Taipei. June 17, 2009. The first keynote lecture was presented by Professor Michael Lai, the President of National Cheng Kung University. Professor Lai has been selected as the Recipient of the 2009 SCBA Lifetime Achievement Award. He is recognized for his exceptional achievements of groundbreaking and pioneering nature in molecular virology, especially in hepatitis and coronavirus, and their implications in diverse human infectious diseases, cancer and therapeutics. He served as an editor for the journal Virology for 13 years, and has been elected as member of the Academia Sinica, American Academy of Microbiology and The Academy of Sciences of the Third World. His presentation was entitled "A journey through RNA viruses: From Coronavirus to hepatitis C virus replication and pathogenesis", which truly reflected his outstanding achievements in these fields.

The Tsai-Fan Yu Memorial Lecture was presented by Professor Samual Waxman, Mount Sinai School of Medicine, New York. The Yu Lecture was a special contribute to a pioneering Chinese biomedical scientist who had contributed significantly to clinical research in the United States. He has authroed over 400 scientific publications, and has received numerous scientific awards. He is the founder of the Samual Waxman Cancer Research Foundation with over $75 millions USD endowment. He collaborates with many Chinese institutes in studies designed for advancing the understanding and treatments of cancers. His lecturewas entitled "Therapeutic Strategies to Overcome Oncogenic Transcriptional Repression.".

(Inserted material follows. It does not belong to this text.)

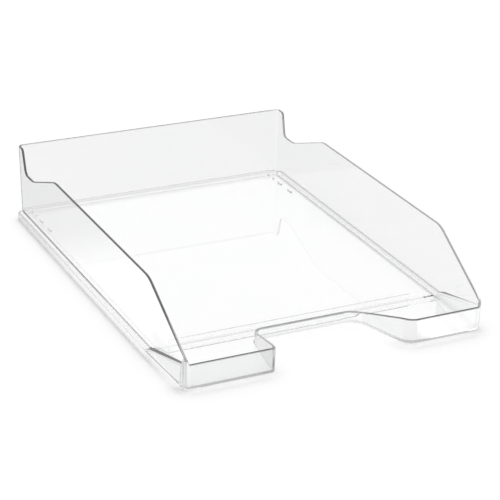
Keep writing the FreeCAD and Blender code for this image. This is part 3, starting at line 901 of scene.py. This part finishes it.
# ------------------------------------------------------------- room
def studio_world():
    ROOM = 1.125                 # strength of the room's light; the camera itself sees 1.0
    world = bpy.data.worlds.new("studio")
    net = Net(world)
    light = net.add("LightPath").outputs
    _, y, z = net.xyz(net.add("NewGeometry").outputs["Incoming"])
    height = net.mul(z, -1.0)
    # seen in or through the plastic, it is dim near the horizon on the viewer's side
    dim = net.mul(net.ramp(y, -0.1, 0.4), net.ramp(height, 0.45, 0.10))
    room = net.blend(dim, outside=ROOM, inside=0.10)
    depth = net.math("ADD", light["Glossy Depth"], light["Transmission Depth"])
    strength = net.blend(net.math("MINIMUM", depth, 1.0), outside=ROOM, inside=room)
    strength = net.blend(light["Is Camera Ray"], outside=strength, inside=1.0)
    background = net.add("Background", {"Strength": strength, "Color": (1, 1, 1, 1)})
    net.add("OutputWorld", {"Surface": background.outputs[0]})
    return world


scene = bpy.context.scene
scene.world = studio_world()


# ------------------------------------------------------------- camera
def add_camera(location, azimuth, elevation, roll):
    """Camera in front of the tray and to its left; angles in degrees."""
    data = bpy.data.cameras.new("camera")
    camera = bpy.data.objects.new("camera", data)
    scene.collection.objects.link(camera)
    azimuth, elevation, roll = (math.radians(a) for a in (azimuth, elevation, roll))
    backward = Vector((math.sin(azimuth) * math.cos(elevation),
                       -math.cos(azimuth) * math.cos(elevation), math.sin(elevation)))
    right = (-backward).cross(Vector((0, 0, 1))).normalized()
    up = right.cross(-backward)
    axis_x = right * math.cos(roll) + up * math.sin(roll)
    axis_y = -right * math.sin(roll) + up * math.cos(roll)
    rows = list(zip(axis_x, axis_y, backward, Vector(location)))
    camera.matrix_world = Matrix(rows + [(0, 0, 0, 1)])
    data.sensor_width = 36.0
    data.lens = 130.63
    data.shift_x = -0.00972
    data.shift_y = 0.00071
    data.clip_start, data.clip_end = 0.05, 100.0
    return camera


scene.camera = add_camera(location=(-0.592927, -1.195327, 0.619776),
                          azimuth=-27.012, elevation=24.25, roll=1.945)
scene.view_settings.view_transform = "Standard"
scene.view_settings.look = "None"
scene.cycles.max_bounces = 24
scene.cycles.transmission_bounces = 24
scene.cycles.glossy_bounces = 12
scene.cycles.transparent_max_bounces = 48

Dr. Tsai-Fan Yu was born in Shanghai, China, in 1911.  As a sophomore in Gin Ling College, she was admitted into Peking Union Medical College (PUMC) with a full scholarship.  She received her M.D. with highest honors and became Chief Resident of Internal Medicine at PUMC in 1939, an unprecedented distinction for a female physician during that era.  In 1947, she came to New York City, where she first worked at Columbia University College of Physicians and Surgeons, and then joined the faculty of Mount Sinai Medical Center in 1957, where she spent the remainder of her professional career.  She was Mount Sinai’s first female Full Professor in Internal Medicine, and retired with Professor Emeritus status in 1992 at the age of 81.  In conjunction with Dr. Alexander Gutman, she performed the ground-breaking research on uric acid metabolism that turned gout into a treatable disease.  Dr. Yu was among the first to demonstrate that gout could be effectively controlled with allopurinol.  In another seminal study, she showed that colchicine could prevent gouty attacks.  She served as a member of the National Institutes of Health (NIH) advisory panel on metabolic diseases, and her research was continuously funded by the NIH for 26 years. She received numerous honors and awards throughout her career, including the Distinguished Career Achievement Award from Mount Sinai Medical Center and the Master Award from the American Association of Rheumatology.  Her ability to translate laboratory research into the effective prevention and treatment of gout represents a milestone in medicine. As a clinician she followed over 4000 active gout patients, probably one of the largest gout-based practices that ever existed.  Dr. Tsai-Fan Yu’s pioneering and seminal contributions to elucidating the metabolic basis and defining treatments for gout are a paragon of translational biomedical research. 

The keynote lectures were followed by exciting and concurrent presentations in various disciplines of biomedical sciences by SCBA members and invited guests. A Symposium Banquet was held in the evening to honor local and national organizers, speakers, presenters, local staffs, and every participants. A full course menu with distinguished Taiwanese cuisine and entertainment by the Taipei Classical Chinese Music Emsemble were the highlights of the evening.